▼▼▼
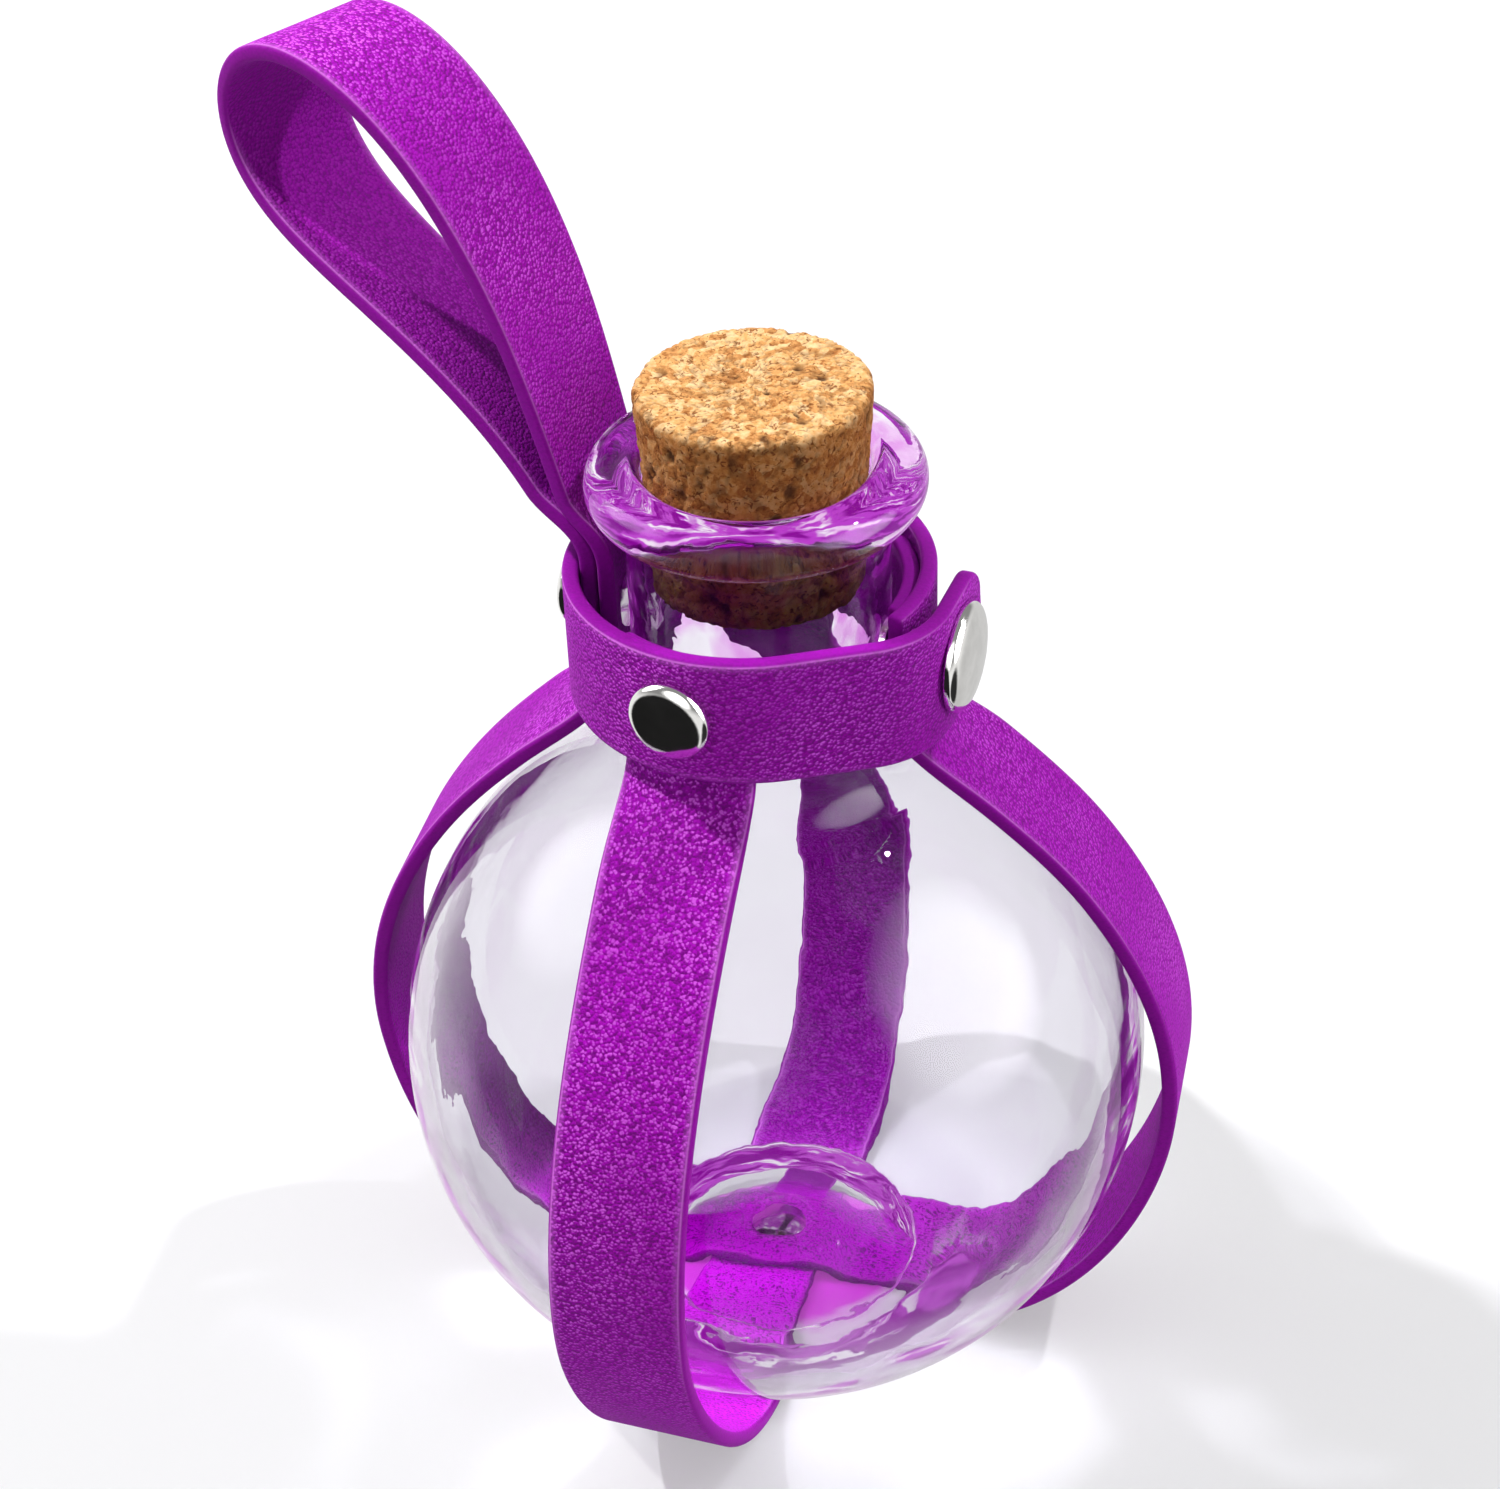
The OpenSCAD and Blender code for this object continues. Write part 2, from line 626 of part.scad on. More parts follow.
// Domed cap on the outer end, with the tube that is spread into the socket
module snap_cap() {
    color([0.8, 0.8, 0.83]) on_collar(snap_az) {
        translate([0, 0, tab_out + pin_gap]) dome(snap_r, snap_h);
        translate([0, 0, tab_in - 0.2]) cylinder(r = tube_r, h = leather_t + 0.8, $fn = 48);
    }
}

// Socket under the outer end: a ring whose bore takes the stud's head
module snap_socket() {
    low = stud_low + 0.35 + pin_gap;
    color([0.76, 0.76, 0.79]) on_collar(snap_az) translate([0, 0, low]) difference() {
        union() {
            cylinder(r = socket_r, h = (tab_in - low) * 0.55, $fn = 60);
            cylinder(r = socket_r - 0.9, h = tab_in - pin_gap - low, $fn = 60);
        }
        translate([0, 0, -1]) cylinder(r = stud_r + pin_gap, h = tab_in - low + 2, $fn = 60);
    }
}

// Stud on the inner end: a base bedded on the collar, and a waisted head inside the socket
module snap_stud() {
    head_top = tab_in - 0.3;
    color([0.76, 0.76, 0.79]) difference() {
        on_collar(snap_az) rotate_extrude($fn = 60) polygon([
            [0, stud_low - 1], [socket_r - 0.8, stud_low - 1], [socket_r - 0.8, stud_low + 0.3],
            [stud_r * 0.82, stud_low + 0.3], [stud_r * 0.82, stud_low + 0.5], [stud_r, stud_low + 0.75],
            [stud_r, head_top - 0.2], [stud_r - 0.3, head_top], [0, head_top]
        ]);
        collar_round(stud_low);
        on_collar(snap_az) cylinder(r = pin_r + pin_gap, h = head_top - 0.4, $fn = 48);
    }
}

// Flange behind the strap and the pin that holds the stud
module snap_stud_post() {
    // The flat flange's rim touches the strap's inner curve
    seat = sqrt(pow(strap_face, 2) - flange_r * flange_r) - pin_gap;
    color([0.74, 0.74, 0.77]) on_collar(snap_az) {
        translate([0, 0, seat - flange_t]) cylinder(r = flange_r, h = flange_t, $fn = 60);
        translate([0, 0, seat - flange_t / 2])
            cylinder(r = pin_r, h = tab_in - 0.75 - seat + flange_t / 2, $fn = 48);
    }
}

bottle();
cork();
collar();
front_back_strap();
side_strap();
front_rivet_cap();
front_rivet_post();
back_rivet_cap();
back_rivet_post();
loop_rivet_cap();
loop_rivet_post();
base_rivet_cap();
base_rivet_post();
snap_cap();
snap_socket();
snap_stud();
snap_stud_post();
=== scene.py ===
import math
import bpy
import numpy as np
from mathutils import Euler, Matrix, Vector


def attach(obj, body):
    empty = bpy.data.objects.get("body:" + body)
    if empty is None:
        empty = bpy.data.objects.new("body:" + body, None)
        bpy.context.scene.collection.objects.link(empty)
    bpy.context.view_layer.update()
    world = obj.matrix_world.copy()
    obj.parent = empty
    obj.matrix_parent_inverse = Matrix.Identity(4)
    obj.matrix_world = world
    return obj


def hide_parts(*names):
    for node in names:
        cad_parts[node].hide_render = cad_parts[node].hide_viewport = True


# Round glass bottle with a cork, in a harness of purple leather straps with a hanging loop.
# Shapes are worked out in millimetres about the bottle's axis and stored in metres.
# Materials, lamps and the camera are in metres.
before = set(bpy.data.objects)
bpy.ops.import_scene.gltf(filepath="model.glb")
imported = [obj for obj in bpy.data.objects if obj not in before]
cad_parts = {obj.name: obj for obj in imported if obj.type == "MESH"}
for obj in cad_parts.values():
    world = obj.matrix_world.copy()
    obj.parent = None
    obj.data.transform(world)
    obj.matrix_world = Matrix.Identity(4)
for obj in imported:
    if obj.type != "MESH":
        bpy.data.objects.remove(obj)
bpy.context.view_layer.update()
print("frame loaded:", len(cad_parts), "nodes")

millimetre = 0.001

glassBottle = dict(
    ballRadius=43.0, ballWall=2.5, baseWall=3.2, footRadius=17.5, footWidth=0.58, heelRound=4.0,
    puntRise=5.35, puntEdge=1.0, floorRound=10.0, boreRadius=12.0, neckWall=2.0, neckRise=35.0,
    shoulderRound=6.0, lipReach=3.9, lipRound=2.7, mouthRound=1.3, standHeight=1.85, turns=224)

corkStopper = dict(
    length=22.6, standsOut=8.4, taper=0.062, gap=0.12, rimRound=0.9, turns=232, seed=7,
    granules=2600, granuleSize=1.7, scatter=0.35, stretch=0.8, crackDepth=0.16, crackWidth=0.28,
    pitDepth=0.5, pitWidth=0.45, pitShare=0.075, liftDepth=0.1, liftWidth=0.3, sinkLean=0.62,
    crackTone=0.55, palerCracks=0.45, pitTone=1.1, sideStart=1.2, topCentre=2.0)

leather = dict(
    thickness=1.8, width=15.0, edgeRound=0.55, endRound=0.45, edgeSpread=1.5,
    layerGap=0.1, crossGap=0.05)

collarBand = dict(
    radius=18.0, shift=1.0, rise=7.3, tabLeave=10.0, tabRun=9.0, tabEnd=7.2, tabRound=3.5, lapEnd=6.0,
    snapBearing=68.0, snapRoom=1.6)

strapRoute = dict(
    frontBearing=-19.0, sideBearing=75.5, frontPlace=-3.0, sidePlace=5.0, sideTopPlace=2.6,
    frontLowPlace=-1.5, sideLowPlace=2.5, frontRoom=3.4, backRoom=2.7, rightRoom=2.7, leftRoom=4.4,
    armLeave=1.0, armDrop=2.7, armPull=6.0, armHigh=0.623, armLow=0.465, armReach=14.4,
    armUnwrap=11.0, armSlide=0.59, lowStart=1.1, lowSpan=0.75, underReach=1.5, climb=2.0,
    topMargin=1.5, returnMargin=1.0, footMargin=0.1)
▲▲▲
▼▼▼
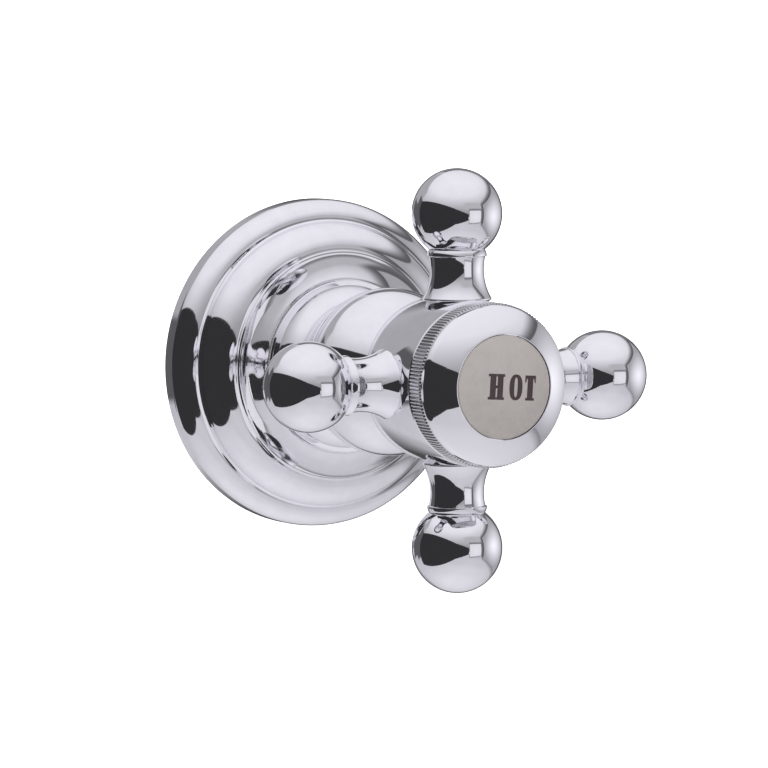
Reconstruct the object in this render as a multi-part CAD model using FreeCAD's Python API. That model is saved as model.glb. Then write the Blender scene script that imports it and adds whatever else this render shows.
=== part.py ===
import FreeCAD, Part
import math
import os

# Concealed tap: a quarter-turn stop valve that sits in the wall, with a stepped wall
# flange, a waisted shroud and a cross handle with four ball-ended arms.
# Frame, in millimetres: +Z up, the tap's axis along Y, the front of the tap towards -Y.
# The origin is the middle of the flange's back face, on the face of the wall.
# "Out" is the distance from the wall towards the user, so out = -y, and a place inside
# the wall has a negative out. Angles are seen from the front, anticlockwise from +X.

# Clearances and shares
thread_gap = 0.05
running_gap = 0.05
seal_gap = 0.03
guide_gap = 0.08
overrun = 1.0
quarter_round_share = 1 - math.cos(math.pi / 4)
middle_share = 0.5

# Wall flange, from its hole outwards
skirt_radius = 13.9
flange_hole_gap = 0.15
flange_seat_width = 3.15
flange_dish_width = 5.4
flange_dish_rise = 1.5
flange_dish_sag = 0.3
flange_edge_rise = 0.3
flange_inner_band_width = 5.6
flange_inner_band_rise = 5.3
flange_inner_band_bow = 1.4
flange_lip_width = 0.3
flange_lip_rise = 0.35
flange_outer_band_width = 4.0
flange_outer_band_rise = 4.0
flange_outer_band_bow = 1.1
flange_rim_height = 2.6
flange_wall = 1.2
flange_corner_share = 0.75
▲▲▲
▸ Instruction:
Go back over the listing above and copy exactly the lines that begin at the line with "Reconstruct the object" and stop after the line with "middle_share = 0.5"; leave out every other line.

▸ Result below:
Reconstruct the object in this render as a multi-part CAD model using FreeCAD's Python API. That model is saved as model.glb. Then write the Blender scene script that imports it and adds whatever else this render shows.
=== part.py ===
import FreeCAD, Part
import math
import os

# Concealed tap: a quarter-turn stop valve that sits in the wall, with a stepped wall
# flange, a waisted shroud and a cross handle with four ball-ended arms.
# Frame, in millimetres: +Z up, the tap's axis along Y, the front of the tap towards -Y.
# The origin is the middle of the flange's back face, on the face of the wall.
# "Out" is the distance from the wall towards the user, so out = -y, and a place inside
# the wall has a negative out. Angles are seen from the front, anticlockwise from +X.

# Clearances and shares
thread_gap = 0.05
running_gap = 0.05
seal_gap = 0.03
guide_gap = 0.08
overrun = 1.0
quarter_round_share = 1 - math.cos(math.pi / 4)
middle_share = 0.5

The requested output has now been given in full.